_What you should do_. Extract and list every line that contains the word "each".

_Provided data_.
--- start ---
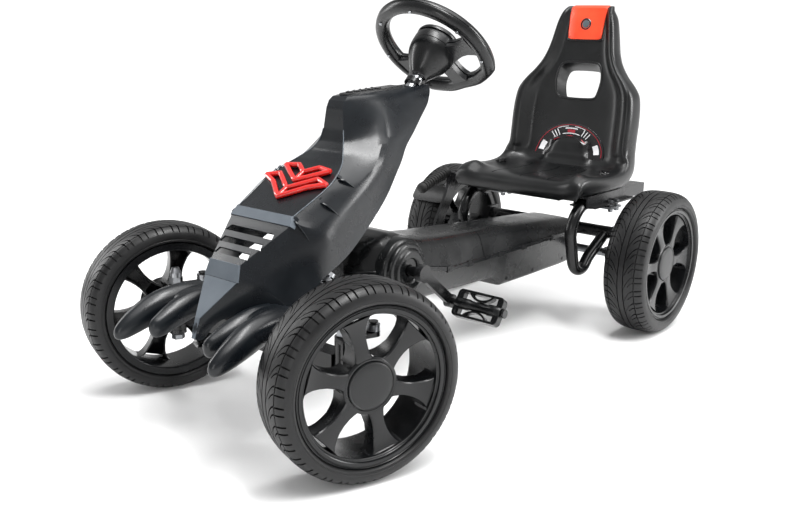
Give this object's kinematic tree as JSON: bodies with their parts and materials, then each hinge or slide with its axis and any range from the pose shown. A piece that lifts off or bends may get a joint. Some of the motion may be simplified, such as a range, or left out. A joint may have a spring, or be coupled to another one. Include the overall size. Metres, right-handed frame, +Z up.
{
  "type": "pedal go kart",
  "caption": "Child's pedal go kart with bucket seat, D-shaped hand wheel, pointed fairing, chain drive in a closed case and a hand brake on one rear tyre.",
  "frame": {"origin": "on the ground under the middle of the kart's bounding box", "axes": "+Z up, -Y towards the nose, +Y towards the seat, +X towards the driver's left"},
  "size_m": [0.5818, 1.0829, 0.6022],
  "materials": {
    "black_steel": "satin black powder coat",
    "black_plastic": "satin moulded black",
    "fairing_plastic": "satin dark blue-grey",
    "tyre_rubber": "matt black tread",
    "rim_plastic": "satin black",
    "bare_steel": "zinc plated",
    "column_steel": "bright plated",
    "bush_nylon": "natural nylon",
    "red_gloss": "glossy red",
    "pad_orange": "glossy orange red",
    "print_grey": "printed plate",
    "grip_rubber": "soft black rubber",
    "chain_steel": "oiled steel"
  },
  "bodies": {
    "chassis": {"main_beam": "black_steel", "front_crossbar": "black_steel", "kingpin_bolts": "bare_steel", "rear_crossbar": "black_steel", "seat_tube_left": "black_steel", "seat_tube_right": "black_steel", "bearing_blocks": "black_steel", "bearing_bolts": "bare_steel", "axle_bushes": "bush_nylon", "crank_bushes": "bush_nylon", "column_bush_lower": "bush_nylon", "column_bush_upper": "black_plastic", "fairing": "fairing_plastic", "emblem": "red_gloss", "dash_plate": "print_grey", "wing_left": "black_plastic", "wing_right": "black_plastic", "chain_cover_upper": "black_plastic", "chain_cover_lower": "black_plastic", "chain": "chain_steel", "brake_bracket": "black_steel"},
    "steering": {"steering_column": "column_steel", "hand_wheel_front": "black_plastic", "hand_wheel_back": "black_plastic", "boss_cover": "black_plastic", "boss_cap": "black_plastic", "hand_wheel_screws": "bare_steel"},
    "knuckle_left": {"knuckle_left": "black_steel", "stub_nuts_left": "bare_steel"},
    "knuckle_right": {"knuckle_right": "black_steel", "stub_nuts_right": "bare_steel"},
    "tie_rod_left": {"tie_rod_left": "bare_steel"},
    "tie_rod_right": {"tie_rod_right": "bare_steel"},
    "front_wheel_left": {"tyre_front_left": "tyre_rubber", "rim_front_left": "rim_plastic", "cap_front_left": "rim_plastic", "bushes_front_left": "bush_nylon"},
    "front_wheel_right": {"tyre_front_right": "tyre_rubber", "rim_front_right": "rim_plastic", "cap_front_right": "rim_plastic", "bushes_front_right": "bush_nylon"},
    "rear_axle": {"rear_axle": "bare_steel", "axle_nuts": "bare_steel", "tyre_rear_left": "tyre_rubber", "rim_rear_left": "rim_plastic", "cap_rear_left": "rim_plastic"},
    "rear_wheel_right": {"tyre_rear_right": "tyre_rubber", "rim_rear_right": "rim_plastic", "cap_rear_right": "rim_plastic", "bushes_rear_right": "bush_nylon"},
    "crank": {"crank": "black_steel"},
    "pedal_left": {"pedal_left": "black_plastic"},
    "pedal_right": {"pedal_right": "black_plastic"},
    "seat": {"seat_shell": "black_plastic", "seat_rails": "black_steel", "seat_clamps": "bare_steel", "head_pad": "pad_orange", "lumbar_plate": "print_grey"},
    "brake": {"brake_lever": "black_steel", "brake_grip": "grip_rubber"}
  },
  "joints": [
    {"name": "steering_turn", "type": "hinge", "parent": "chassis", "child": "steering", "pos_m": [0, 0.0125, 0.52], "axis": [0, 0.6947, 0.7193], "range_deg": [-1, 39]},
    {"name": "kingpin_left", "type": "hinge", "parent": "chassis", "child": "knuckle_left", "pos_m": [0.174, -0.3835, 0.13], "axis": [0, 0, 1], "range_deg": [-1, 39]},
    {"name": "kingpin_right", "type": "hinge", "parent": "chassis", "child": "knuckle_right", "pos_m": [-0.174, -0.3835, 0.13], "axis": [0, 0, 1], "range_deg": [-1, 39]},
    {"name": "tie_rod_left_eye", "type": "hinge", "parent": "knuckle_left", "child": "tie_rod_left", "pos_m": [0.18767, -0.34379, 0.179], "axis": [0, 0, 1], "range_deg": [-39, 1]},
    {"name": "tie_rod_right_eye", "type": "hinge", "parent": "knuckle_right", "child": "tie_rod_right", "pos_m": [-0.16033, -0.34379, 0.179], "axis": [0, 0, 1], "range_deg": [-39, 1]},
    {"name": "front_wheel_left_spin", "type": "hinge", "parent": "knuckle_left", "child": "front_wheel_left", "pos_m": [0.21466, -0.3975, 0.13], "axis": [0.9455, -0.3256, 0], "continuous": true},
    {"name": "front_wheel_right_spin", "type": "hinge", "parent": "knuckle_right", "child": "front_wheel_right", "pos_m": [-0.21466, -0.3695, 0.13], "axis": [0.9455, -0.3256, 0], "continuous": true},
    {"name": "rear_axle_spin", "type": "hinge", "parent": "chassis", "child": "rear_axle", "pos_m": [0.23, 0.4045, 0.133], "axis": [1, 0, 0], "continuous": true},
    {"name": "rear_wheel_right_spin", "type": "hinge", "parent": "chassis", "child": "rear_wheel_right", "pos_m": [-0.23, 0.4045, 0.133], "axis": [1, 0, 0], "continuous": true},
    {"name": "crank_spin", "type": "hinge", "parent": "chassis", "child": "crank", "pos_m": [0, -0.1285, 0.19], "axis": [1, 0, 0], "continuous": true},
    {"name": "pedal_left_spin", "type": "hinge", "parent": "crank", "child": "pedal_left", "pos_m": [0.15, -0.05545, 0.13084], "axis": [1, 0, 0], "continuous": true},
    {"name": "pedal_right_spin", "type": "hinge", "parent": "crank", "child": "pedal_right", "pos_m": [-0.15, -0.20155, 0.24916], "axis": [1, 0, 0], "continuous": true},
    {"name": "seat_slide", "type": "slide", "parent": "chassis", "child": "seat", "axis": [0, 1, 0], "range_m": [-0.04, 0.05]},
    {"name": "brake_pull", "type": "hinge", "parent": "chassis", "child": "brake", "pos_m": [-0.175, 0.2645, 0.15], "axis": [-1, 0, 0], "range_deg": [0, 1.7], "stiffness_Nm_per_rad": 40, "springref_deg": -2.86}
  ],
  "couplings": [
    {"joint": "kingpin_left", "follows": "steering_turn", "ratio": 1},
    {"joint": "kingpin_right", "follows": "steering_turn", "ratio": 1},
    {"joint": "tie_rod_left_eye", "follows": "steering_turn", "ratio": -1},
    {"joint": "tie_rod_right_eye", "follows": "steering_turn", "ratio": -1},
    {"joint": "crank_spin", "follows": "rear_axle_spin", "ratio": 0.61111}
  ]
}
--- end ---
--- start ---
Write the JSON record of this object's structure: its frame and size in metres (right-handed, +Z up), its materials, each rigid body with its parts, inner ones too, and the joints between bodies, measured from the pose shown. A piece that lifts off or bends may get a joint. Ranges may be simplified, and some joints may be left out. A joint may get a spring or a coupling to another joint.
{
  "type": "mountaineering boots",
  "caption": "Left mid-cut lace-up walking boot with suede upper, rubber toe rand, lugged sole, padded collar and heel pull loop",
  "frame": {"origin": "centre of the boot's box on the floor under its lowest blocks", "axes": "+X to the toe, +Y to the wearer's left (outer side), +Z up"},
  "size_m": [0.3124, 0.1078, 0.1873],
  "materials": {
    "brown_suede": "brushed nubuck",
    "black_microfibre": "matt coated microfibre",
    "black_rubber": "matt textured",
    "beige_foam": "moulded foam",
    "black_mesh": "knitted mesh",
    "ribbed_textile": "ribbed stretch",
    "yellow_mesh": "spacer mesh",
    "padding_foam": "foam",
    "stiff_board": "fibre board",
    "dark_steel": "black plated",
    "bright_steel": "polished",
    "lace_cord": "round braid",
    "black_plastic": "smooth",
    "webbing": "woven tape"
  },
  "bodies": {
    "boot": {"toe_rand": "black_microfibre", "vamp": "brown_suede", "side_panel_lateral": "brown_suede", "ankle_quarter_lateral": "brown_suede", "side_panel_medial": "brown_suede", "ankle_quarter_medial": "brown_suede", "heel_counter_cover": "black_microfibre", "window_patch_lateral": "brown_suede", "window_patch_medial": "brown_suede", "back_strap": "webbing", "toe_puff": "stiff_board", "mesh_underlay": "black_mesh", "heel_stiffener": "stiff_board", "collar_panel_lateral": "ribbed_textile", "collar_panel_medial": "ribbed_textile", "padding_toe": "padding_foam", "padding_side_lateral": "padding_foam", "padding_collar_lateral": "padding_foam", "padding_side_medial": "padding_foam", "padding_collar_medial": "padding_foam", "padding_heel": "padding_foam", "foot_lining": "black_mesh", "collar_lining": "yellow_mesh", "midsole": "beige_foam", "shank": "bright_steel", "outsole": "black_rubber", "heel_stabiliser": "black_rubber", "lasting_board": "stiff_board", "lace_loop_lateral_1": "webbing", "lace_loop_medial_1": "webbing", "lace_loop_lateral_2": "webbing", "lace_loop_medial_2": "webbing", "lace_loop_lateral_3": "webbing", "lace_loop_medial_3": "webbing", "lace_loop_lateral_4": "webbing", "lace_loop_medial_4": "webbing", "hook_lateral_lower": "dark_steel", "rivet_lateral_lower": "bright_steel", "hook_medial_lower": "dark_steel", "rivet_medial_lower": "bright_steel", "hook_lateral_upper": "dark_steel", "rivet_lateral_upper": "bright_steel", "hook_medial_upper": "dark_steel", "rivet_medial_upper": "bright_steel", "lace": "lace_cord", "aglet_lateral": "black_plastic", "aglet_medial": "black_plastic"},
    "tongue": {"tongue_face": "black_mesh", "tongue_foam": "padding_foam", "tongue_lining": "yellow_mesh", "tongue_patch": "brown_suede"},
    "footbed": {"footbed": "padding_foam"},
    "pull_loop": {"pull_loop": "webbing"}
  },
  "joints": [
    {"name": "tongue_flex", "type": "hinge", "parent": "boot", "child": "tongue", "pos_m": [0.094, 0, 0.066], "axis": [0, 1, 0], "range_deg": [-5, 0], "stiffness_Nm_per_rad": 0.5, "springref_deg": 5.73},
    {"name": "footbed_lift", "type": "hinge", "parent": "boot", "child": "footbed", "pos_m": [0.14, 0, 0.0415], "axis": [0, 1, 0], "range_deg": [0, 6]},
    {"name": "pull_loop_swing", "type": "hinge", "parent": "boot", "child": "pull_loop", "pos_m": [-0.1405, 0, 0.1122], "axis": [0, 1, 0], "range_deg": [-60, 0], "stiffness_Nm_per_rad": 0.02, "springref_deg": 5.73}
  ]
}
--- end ---
_Written solution_.
Give this object's kinematic tree as JSON: bodies with their parts and materials, then each hinge or slide with its axis and any range from the pose shown. A piece that lifts off or bends may get a joint. Some of the motion may be simplified, such as a range, or left out. A joint may have a spring, or be coupled to another one. Include the overall size. Metres, right-handed frame, +Z up.
Write the JSON record of this object's structure: its frame and size in metres (right-handed, +Z up), its materials, each rigid body with its parts, inner ones too, and the joints between bodies, measured from the pose shown. A piece that lifts off or bends may get a joint. Ranges may be simplified, and some joints may be left out. A joint may get a spring or a coupling to another joint.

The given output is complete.